Objective >> Print verbatim the opening line of the material and every subsequent line through the one containing "# +Z up the".

>> start Extracted information

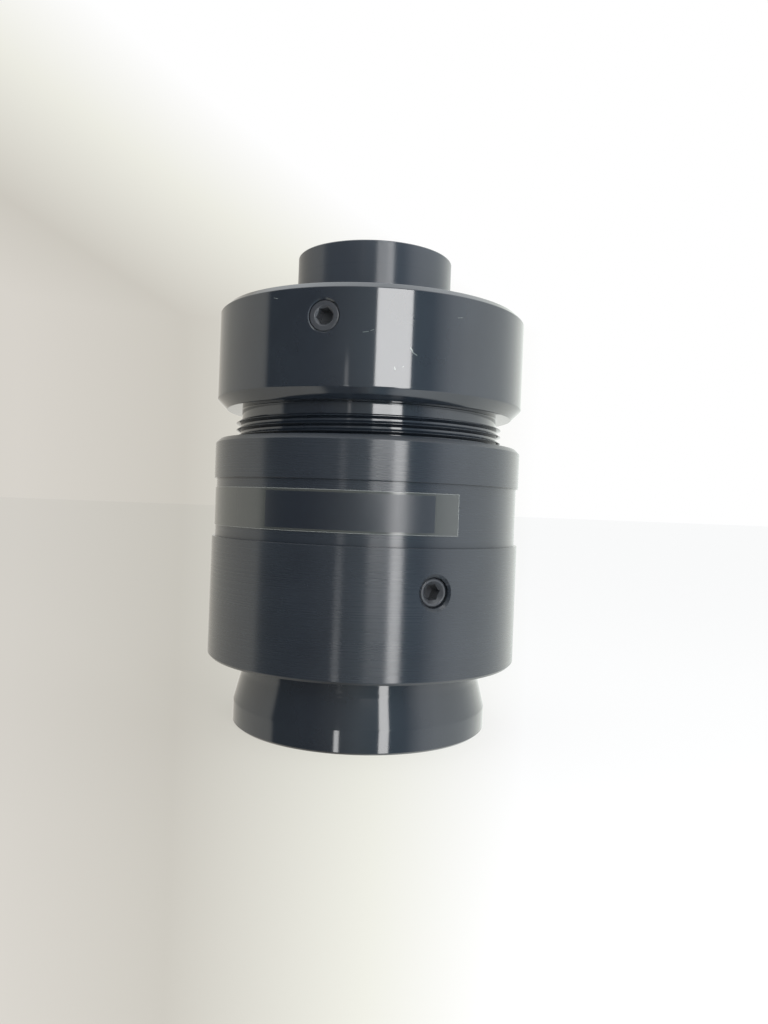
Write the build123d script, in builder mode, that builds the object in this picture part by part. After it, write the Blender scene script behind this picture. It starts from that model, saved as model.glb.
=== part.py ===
from build123d import *
import math
import os

# A relay adapter that joins a camera to a microscope tube. It stands on its dovetail flange, with
# +Z up the optical axis and the origin at the centre of the flange's foot. Lengths are millimetres.

# Focusing thread between the barrel and the focus ring
thread_pitch = 1.0
thread_turns = 9
thread_play = 0.05
thread_flank_angle = 30
thread_root_share = 0.25
thread_depth_share = 0.6134
relief_depth = 0.8
relief_length = 1.55
skirt_wall = 4.0

# Barrel
barrel_length = 31.7
barrel_wall = 3.0
upper_band_step = 0.12
upper_band_height = 5.8
label_recess_width = 8.4
label_recess_depth = 0.45
barrel_foot_chamfer = 0.4
mouth_chamfer = 0.65
mouth_lead_in = 0.45
web_thickness = 3.9
undercut_length = 2.6
undercut_depth = 0.4
chamber_clearance = 0.25

# Focus ring
ring_gap = 4.45
ring_step = 0.15
ring_height = 14.7
ring_top_chamfer = 0.75
ring_foot_chamfer = 1.45
skirt_foot_chamfer = 0.5
nose_socket_depth = 12.35
seat_web = 2.1

# Nose tube, the standard 23.2 mm eyepiece tube size
nose_dia = 23.2
nose_reach = 8.8
nose_wall = 2.1
nose_rim_chamfer = 0.15
nose_foot_chamfer = 0.3
nose_seat_depth = 0.15
nose_shank_step = 0.6
nose_shank_gap = 0.35
nose_play = 0.025
front_seat = 0.9
light_step = 0.6

# Dovetail flange
dovetail_dia = 38.0
dovetail_rim_height = 3.3
dovetail_undercut = 1.1
dovetail_flare_top = 7.5
flange_wall = 3.7
flange_reach = 10.0
flange_foot_chamfer = 0.3
mouth_step = 1.4
mouth_depth = 2.0
spigot_play = 0.05
spigot_gap = 0.05
glare_groove_count = 6
glare_groove_pitch = 1.4
glare_groove_depth = 0.4
glare_groove_start = 3.4

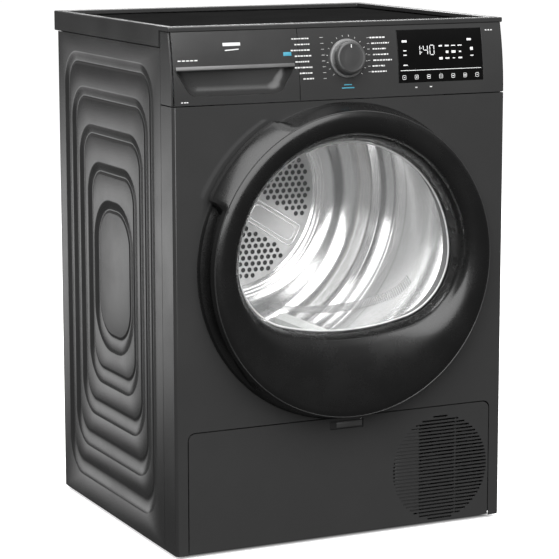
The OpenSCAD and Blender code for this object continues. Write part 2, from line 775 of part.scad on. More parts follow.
module tensioner_spring() color(bare_steel) translate([spring_x0, belt_y + 21, spring_z])
    rotate([0, 90, 0]) difference() {
        cylinder(r = 5, h = spring_x1 - spring_x0);
        translate([0, 0, -1]) cylinder(r = 3.6, h = spring_x1 - spring_x0 + 2);
    }

// ---------- heat pump ----------

compressor_x = inner_x - 96;
compressor_y = 154;
compressor_r = 58;
compressor_h = 150;
duct_floor_z = 62;
duct_x0 = -inner_x + 14;
duct_x1 = -84;
duct_y0 = 46;
duct_y1 = rear_y - 90;
duct_top = 204;
coil_low = 48;
coil_rows = [72, 112, 152];
pipe_front_y = duct_y0 + 80;
pipe_back_y = duct_y0 + 220;

module compressor() color("#2b2b2b") translate([compressor_x, compressor_y, floor_z + 8]) {
    cylinder(r = compressor_r, h = compressor_h);
    translate([0, 0, compressor_h]) scale([1, 1, 0.35]) sphere(r = compressor_r);
    for (a = [90:120:330]) rotate([0, 0, a]) translate([50, -10, 0]) cube([22, 20, 4]);
}

module exchanger_block(y0, y1) {
    box(duct_x0 + 8, duct_x1 - 8, y0, y1, coil_low, duct_top - 8);
    for (z = coil_rows) translate([duct_x1 - 9, (y0 + y1) / 2, z])
        rotate([0, 90, 0]) cylinder(r = 4, h = 14);
}

module finned_block(y0, y1) difference() {
    exchanger_block(y0, y1);
    for (x = [duct_x0 + 14:12:duct_x1 - 16])
        box(x, x + 4, y0 - 1, y1 + 1, coil_low + 8, duct_top - 16);
}

module evaporator() color("#aab4bd") finned_block(duct_y0 + 30, duct_y0 + 130);

module condenser() color("#b9a083") finned_block(duct_y0 + 150, duct_y0 + 290);

fan_exit_y = fan_y1 + 16;
scroll_r = fan_r + 8;
scroll_y0 = fan_y0 - 8;

// Upper shell of the air path: the exchanger tunnel, the plenum behind it, the fan's
// scroll and the spout that leads through the rear panel
module air_solid(g) {
    box(duct_x0 + g, duct_x1 - g, duct_y0 - 1 - (g > 0 ? 2 : 0), duct_y1 - g,
        duct_floor_z, duct_top - g);
    rod_y(motor_x, motor_z, scroll_r - g, scroll_y0 + g, fan_exit_y - g);
    box(duct_x1 - 40, motor_x, scroll_y0 + g, fan_exit_y - g, duct_floor_z + g, motor_z + scroll_r - g);
    box(fan_exit_x0 + g, fan_exit_x1 - g, scroll_y0 + g, rear_y - sheet_t - 0.3 + (g > 0 ? 2 : 0),
        spout_low + g, spout_high - g);
    box(fan_exit_x0 - 24 + g, fan_exit_x1 - g, scroll_y0 + g, fan_exit_y - g, motor_z,
        spout_high - 10 - g);
}

module air_housing() color(light_plastic) difference() {
    air_solid(0);
    air_solid(wall_t);
    // opening for the motor shaft and its running gap
    rod_y(motor_x, motor_z, motor_shaft_r + 2, fan_y0 - 20, fan_y0 + 5);
    // tunnel floor is the base tray, and the coil ends pass through the side
    box(duct_x0 + wall_t, duct_x1 - wall_t, duct_y0 - 5, duct_y1 - wall_t,
        duct_floor_z - 12, duct_floor_z + 1);
    for (z = coil_rows) for (y = [pipe_front_y, pipe_back_y])
        translate([duct_x1 - 9, y, z]) rotate([0, 90, 0]) cylinder(r = 5, h = 20);
}

lever_x = (duct_x0 + duct_x1) / 2;
lever_z = 176;
lever_hub_r = 6;

module exchanger_cover() color(grey_plastic) difference() {
    union() {
        box(duct_x0, duct_x1, duct_y0 - 10, duct_y0 - 2, duct_floor_z + 1, duct_top);
        rod_y(lever_x, lever_z, 20, duct_y0 - 14, duct_y0 - 9);
    }
    rod_y(lever_x, lever_z, lever_hub_r + run_fit, duct_y0 - 20, duct_y0 - 5);
}

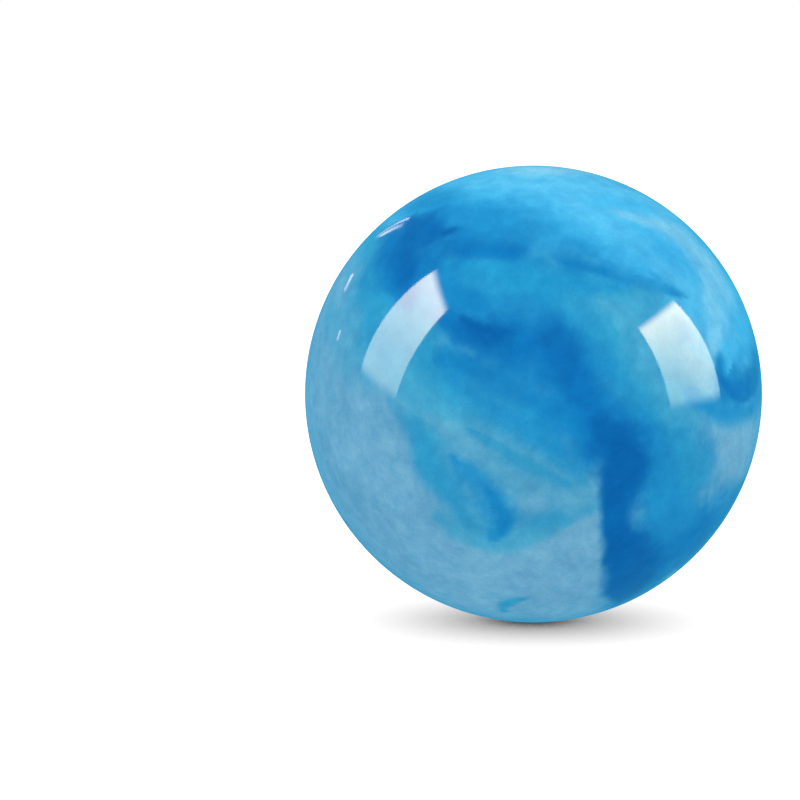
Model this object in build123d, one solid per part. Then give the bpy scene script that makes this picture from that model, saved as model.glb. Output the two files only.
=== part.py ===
"""Inflatable play ball: a thin moulded vinyl skin with a self-sealing needle valve.

Frame: the origin is the ball's centre, +Z is up, and +Y is the valve's axis, pointing out of
the ball. Every piece but the valve's slit and lips is a body turned about the Y axis, so a
profile is drawn in the XY plane with x as the radius and y as the height along that axis.
Sizes are in millimetres.
"""

import os
from math import asin, cos, radians, sin, sqrt

from build123d import *

# The ball
BALL_DIAMETER = 216.0        # pumped up, the usual playground size
SKIN_WALL = 1.1              # vinyl, the same all round
SEAM_WIDTH = 1.2             # the parting line where the two mould halves met
SEAM_HEIGHT = 0.12

# The shallow dish that keeps the valve below the ball's surface
DISH_DIAMETER = 20.0
DISH_DEPTH = 0.9             # below the top of the sphere
DISH_RIM_FILLET = 9.0

# The rubber core, from its head inwards
HEAD_DIAMETER = 7.0
HEAD_THICKNESS = 1.4
HEAD_RECESS = 0.3            # below the collar around it
HEAD_EDGE = 0.3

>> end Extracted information

Answer to the task >>
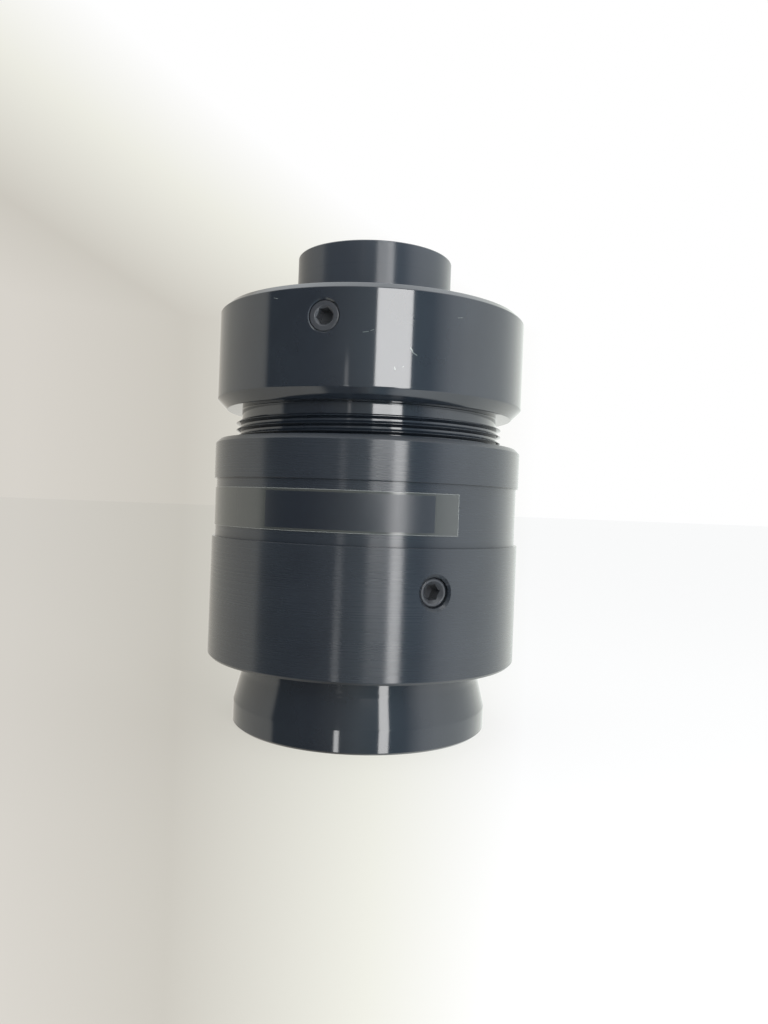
Write the build123d script, in builder mode, that builds the object in this picture part by part. After it, write the Blender scene script behind this picture. It starts from that model, saved as model.glb.
=== part.py ===
from build123d import *
import math
import os

# A relay adapter that joins a camera to a microscope tube. It stands on its dovetail flange, with
# +Z up the optical axis and the origin at the centre of the flange's foot. Lengths are millimetres.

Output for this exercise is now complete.